[need coffee, somehow quote of colored coin threads and BTC asset fragmentation was dropped...]
Anything is possible. For something like that to work, it would require N participants to all agree to honor each others coins at 1:1
For example, the people that end up with the asset names: "BTC", "BTC2", "BTCxyx", etc all agree that they will redeem each others BTC for actual BTC.
The only problem is if something goes wrong, eg. issuer of "BTC2" gets hit by a bus. What happens? Everyone with BTC2 redeems it at the other issuers, so now all the participants have a bunch of BTC2, but he is no more. On a small scale, it would work like a group self-insuring, but what if we are talking about 100BTC worth?
I don't think that approach will work at large scales, due to "hit by bus" scenario.
OK, so plan B.
Let us assume there is a group account that holds all the BTC that backs the Assets issued by all the group members and there was a mechanism for deposits and withdrawals to be processed that can be trusted, it could work.
On deposit to any of the BTC variants, actual BTC goes to BTC variant holder, they issue the BTC variant asset and deposit to shared BTC acct.
On withdrawal, anybody that holds any of the BTC variants can redeem it from the shared BTC acct directly using automated mechanism that recognizes all the BTC variants. This side actually seems doable.
The key to make this work is enforcing the "they issue the BTC variant asset and deposit to shared BTC acct". We cannot control when an account issues an Asset. However, we can track in realtime all issued BTC variants and all deposits credited to that variant. Some sort of realtime audit system could then disable withdrawals for any BTC variant that goes out of balance, with associated public message as to the problem issuer's status.

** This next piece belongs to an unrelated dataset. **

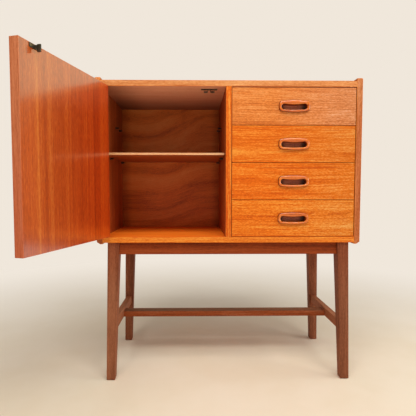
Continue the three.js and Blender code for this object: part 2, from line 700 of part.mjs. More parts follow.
function addLegs(parent) {
  for (const [along, rear] of [['front', false], ['back', true]]) {
    for (const [across, right] of [['left', false], ['right', true]]) {
      const leg = loft([
        legSection(right, rear, 0, FOOT_CHAMFER),
        legSection(right, rear, FOOT_CHAMFER),
        legSection(right, rear, STAND_HEIGHT),
      ]);
      const tenons = [frontApronTenon, sideApronTenon, sideStretcherTenon];
      const mortises = tenons.map((tenon) => socket(atCorner(tenon, right, rear)));
      piece(parent, `leg_${along}_${across}`, carve([leg], mortises), standTeak);
    }
  }
}

function addAprons(parent) {
  for (const [name, rear] of [['apron_front', false], ['apron_back', true]]) {
    const rail = loft([apronBottom, STAND_HEIGHT].map((z) => {
      const reach = legInnerX(z) - FIT_GAP;
      const depth = [apronFrontY, apronFrontY + APRON_THICKNESS];
      const section = [-reach, reach, ...depth, z];
      return rear ? rearwards(section) : section;
    }));
    const tenons = [true, false].map((right) => block(atCorner(frontApronTenon, right, rear)));
    piece(parent, name, carve([rail, ...tenons]), standTeak);
  }
  for (const [name, right] of [['apron_left', false], ['apron_right', true]]) {
    const rail = loft([apronBottom, STAND_HEIGHT].map((z) => {
      const reach = legReachY(z) + FIT_GAP;
      const section = [apronOuterX - APRON_THICKNESS, apronOuterX, reach, CASE_DEPTH - reach, z];
      return right ? section : mirrored(section);
    }));
    const tenons = [true, false].map((rear) => block(atCorner(sideApronTenon, right, rear)));
    piece(parent, name, carve([rail, ...tenons]), standTeak);
  }
}

function addStretchers(parent) {
  const sideTop = STRETCHER_UNDERSIDE + SIDE_STRETCHER_HEIGHT;
  for (const [name, right] of [['stretcher_left', false], ['stretcher_right', true]]) {
    const rail = loft([STRETCHER_UNDERSIDE, sideTop].map((z) => {
      const reach = legReachY(z) + FIT_GAP;
      const across = [stretcherInnerX, stretcherInnerX + SIDE_STRETCHER_THICKNESS];
      const section = [...across, reach, CASE_DEPTH - reach, z];
      return right ? section : mirrored(section);
    }));
    const tenons = [true, false].map((rear) => block(atCorner(sideStretcherTenon, right, rear)));
    const mortise = socket(atCorner(centreTenon, right, false));
    piece(parent, name, carve([rail, ...tenons], [mortise]), standTeak);
  }
  const reach = stretcherInnerX - FIT_GAP;
  const front = (CASE_DEPTH - CENTRE_STRETCHER_DEPTH) / 2;
  const heights = [STRETCHER_UNDERSIDE, STRETCHER_UNDERSIDE + CENTRE_STRETCHER_HEIGHT];
  const bar = [-reach, reach, front, front + CENTRE_STRETCHER_DEPTH, ...heights];
  const joined = [bar, centreTenon, mirrored(centreTenon)].map(block);
  piece(parent, 'stretcher_centre', carve(joined), standTeak);
}

// ---------------------------------------------------------------- whole cabinet

const cabinet = new THREE.Group();
addSideBoards(cabinet);
addLevelBoards(cabinet);
addDivider(cabinet);
piece(cabinet, 'back_board', block(backBoard), backVeneer);
addShelf(cabinet);
addCatch(cabinet);
addLegs(cabinet);
addAprons(cabinet);
addStretchers(cabinet);

piece(cabinet, 'hinge_case_leaf', hingeLeaf(0, -innerX + FIT_GAP, LEAF_WIDTH), hingeSteel);
const hingePin = rod(HINGE_PIN_RADIUS, hingeLength, [pivotX, pivotY, hingeBottom]);
piece(cabinet, 'hinge_pin', hingePin, hingeSteel);

for (let number = 1; number <= DRAWER_COUNT; number += 1) {
  addDrawer(cabinet, number);
  addRunners(cabinet, number);
}

// The door is built shut, then swung about the hinge pin.
const swing = new THREE.Group();
swing.position.set(pivotX, pivotY, 0);
swing.rotation.z = -THREE.MathUtils.degToRad(DOOR_OPEN_DEGREES);
const shutDoor = new THREE.Group();
shutDoor.position.set(-pivotX, -pivotY, 0);
addDoor(shutDoor);
swing.add(shutDoor);
cabinet.add(swing);

// The origin is on the floor under the middle of the whole cabinet, open door included.
const bounds = new THREE.Box3().setFromObject(cabinet);
const middle = bounds.getCenter(new THREE.Vector3());
cabinet.position.set(-middle.x, -middle.y, 0);

const group = new THREE.Group();
group.add(cabinet);
export default group;
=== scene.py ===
"""Small teak cabinet on a stand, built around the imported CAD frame. Metres, row frame, +Z up."""

import json
import math

import bmesh
import bpy
from mathutils import Matrix, Vector


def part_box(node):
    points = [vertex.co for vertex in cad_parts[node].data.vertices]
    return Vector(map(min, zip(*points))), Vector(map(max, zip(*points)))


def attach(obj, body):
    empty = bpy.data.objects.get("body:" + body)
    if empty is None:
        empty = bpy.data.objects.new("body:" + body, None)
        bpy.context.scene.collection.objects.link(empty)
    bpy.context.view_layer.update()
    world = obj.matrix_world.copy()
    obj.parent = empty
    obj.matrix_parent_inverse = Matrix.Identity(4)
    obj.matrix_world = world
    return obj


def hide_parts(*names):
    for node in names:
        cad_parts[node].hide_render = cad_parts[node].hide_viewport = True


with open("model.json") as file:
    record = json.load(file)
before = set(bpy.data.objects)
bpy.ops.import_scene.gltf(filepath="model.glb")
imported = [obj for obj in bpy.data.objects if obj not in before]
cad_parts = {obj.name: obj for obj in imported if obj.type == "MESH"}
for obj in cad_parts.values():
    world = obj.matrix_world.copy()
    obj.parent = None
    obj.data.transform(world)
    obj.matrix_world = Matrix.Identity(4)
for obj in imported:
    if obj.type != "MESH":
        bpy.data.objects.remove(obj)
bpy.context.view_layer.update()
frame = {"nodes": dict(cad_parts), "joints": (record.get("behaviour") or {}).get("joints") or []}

MM = 0.001
X, Y, Z = Vector((1, 0, 0)), Vector((0, 1, 0)), Vector((0, 0, 1))

# ------------------------------------------------------------------ places taken from the frame

joints = {joint["name"]: joint for joint in frame["joints"]}
HINGE = Vector(joints["door_hinge"]["pos_m"])
OPEN_ANGLE = math.radians(joints["door_hinge"]["range_deg"][1])  # from shut to the rest pose
OPENED = Matrix.Rotation(-OPEN_ANGLE, 3, "Z")
DOOR_WIDE = OPENED @ X  # from the hinge edge to the free edge
DOOR_IN = OPENED @ Y  # out of the door's inner face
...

In order to make that foolproof, all participating issuers would need to NOT issue their asset, until there was confirmation of deposit into the shared acct.
So, my long answer, is yes, this is possible, though ultimately boils down to all participants needing to trust the deposit/withdrawal software and all following strict rules of issuing assets.
James
I am not sure if exactly this is what needs to be applied but something similar sounds very logical. We can not just leace things in a way in which the seller can cheat the buyer.
I was thinking about implementing a system like Freelancers Milestone Payments, where everything works in their way, with the difference, that if dispute arrives, the third party is not one centralised person or node, but, 51% or at least some major part of the network.
In addition, in cases in which disput is present, the network is forced to vote and solve the dispute, as for this voting, each participant some small amount of NXT/BTC, part of the deal, which took place between the two problematic parties.
This way, as two parties know that if they can not make 51% of the people to support their side if they try to cheat (e.g. realise this is impossible), and in the same time, if they know that in cases in which they make problematic disputes (when trying to cheat), they pay penalty fees for this and at the end to not succeed to cheat, they will in the long run simply stop trying to cheat and everything will go smoothly.
If you are not faimliar with Freelancers Milestone system, this is how it works:
Party A sends money to Party B, but money are "stuck" in the middle, where no one can use them, A can not get them back and B can not receive them entirely.
Party B makes payment (online service, or sends product) to A in a similar way,then, A has receieve the product, but has already sent money and can not get them back. So A have even no interest to lie. Then A sends himself the money to B (to be more precise, finishes the milestone payment, and transfer the money stuck in the middle finally to B), or, if he decides to cheat, he says: I will not finish the milestone payment to B, he didnt send me the BTC (he lies). Then the majority of the network asks B, is this true, and B shows a BTC blockchain transaction reference, which with arbitrary message can be applied to the deal as a referal note, so he proves that he has sent exactly this amount to exacty A's address for exactly this deal. Then, the 51% (or some big enough part) of the community sends the money finally to B (only A or 51% of the comunity has the power to do this action). At the end, for A trying to cheat, he is penalized for some amount of money in the next deal he tries to make in the network, and the penalty is spread over the network as fee which can be forged, as there is a written exception that only A can not forge that fee.
What developers think about this and can it be implemented? We need to establish 100% trustfull system, current way is no working in practise.
Also please link to colored coins and what they have to do with trustfullness.